Monthly Newspaper • DIOCESE OF BRIDGEPORT

Self-care is holy

In Luke Chapter 5, Jesus heals a man afflicted with leprosy. This passage falls in between Jesus calling the disciples to Himself and healing the paralytic. Right in the middle of all of this, Luke 5:16 states, “but he would withdraw to deserted places to pray.”

Jesus Himself understood the importance of creating boundaries amidst His ministry and taking time to refresh Himself. We should look to His example, especially in our busy world today.

If we don’t take time to make sure that we are healthy and well, how can we expect to give of ourselves to others? A good friend always tells me, “you can’t pour from an empty cup.” I am realizing more and more how true that really is.

We can only truly be present to others if we first take care of ourselves. This care may look different for each one of us. It helps to think of the things that refresh our soul. For me, it’s a good book, a long walk and making sure I am eating well and staying active. When I notice my focus slipping, or I start to get irritable, I know that I haven’t been fully caring for myself. I have to take a step back and do something that refreshes me, or else I won’t get what I need to do done. If I simply stare at the screen forcing the work to get done, it either won’t get done or it will get done poorly.

We want to give all we can to our lives at all times. We want to be fully present in our work life, in our social life and to the ones we love. But if we aren’t paying attention to what our bodies and minds need, it will become harder and harder to give others the attention they need from us.
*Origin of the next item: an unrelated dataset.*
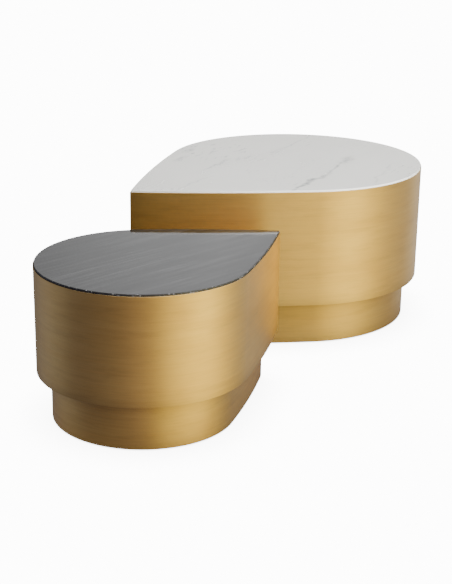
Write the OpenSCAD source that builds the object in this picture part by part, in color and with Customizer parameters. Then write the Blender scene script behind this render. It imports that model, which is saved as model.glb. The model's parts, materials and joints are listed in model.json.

We are doing others a disservice if we just push through these feelings, because they won’t be receiving us at our best or to our full capacity. Setting boundaries in our lives is of the utmost importance, especially now, when we are not only dealing with the normal stressors of everyday life, but also the added stress of a global pandemic, political upheaval and living through a new “unprecedented moment in time” every day.

It is more than understandable that we would need to take more time to care for ourselves during these days ahead, especially as we retreat from the holidays into the remainder of winter. We need to be increasingly understanding of when others say that something is just too much for them at this time. If we try and push others, instead of trusting and accepting their need to set boundaries, it could adversely affect all parties involved.

Lest I say it again, we are living in unprecedented times. We need to give ourselves some grace and give others the grace we wish would be bestowed upon us. Take the time. It will improve your life, and you can watch as it improves the lives of those around you. Be present, and when you can’t, say so and explain why. If we have the self-awareness to explain why we can’t be there fully for someone or something, it may give them the vocabulary to set boundaries as well. It may give them permission to do something they didn’t know they could do.

There is no rule book, but there is an example—“What would Jesus do?” He would retreat to the mountains to pray. That’s all the permission you need.